Bryant later told Tim Bontemps of the Washington Post: “It’s just not for them. They have simple minds. The show is not for simple-minded people, the people that do that sort of stuff. They’ve got to grow up. We’re looking at this show from a deeper level.”

He’s also liked some interesting tweets.

Social media no longer allows celebrities to weave their stories alone. The only tenable response is to play along, poke fun at the whole enterprise, or ignore it. Nowadays, a sense of humor can buy a mile in exchange for an inch.

Kobe’s approach isn’t giving fans much of a chance to miss him. Bryant’s essence — the serious demeanor, motivations rooted in both insecurity and cockiness, clasping at his legacy with a death-grip, not allowing anybody else to have a say in it — remains on display. His is a self-serious style that worked better with his fingertips on a basketball, not resting on a keyboard. For a player who turned every perceived slight into an edge, levity might be impossible. Kobe can’t just laugh off the haters. Haters are his everything.
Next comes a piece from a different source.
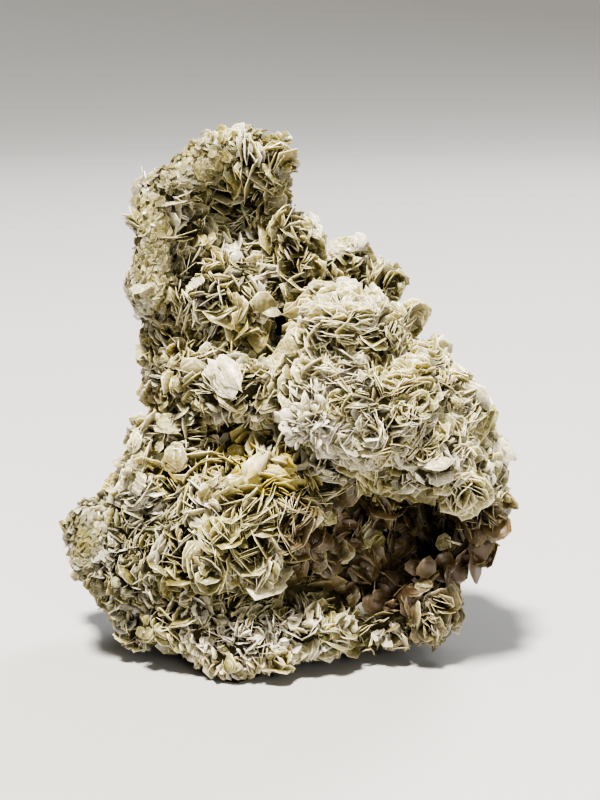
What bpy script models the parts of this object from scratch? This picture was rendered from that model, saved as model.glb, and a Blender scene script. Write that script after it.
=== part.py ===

NBA: Golden State Warriors at Los Angeles Lakers
Robert Hanashiro-USA TODAY Sports

But why are there so many of them? And why the fervor? Kobe’s return to the spotlight has brought out of the woodwork people who think they have to obfuscate to prove LeBron is better than him.

The goal, in some instances, is deeper: a treatise on the value of score-first players. Is Kobe Bryant, some snickering kid will tweet today, just Vince Carter with two jersey numbers?

With spin warriors on both sides yelling into their bubbles (or not), screaming into the void (or not), making their points without ever really knowing or even getting a grasp on who is winning, it is clear that the battle over Kobe’s legacy is still hotly contested. He is a symbol, a touchstone, a moral signifier.

His value answers a question that in our changing times not only applies to basketball but to life. Do the Kobes of the world still win? And if so, is today their reckoning day?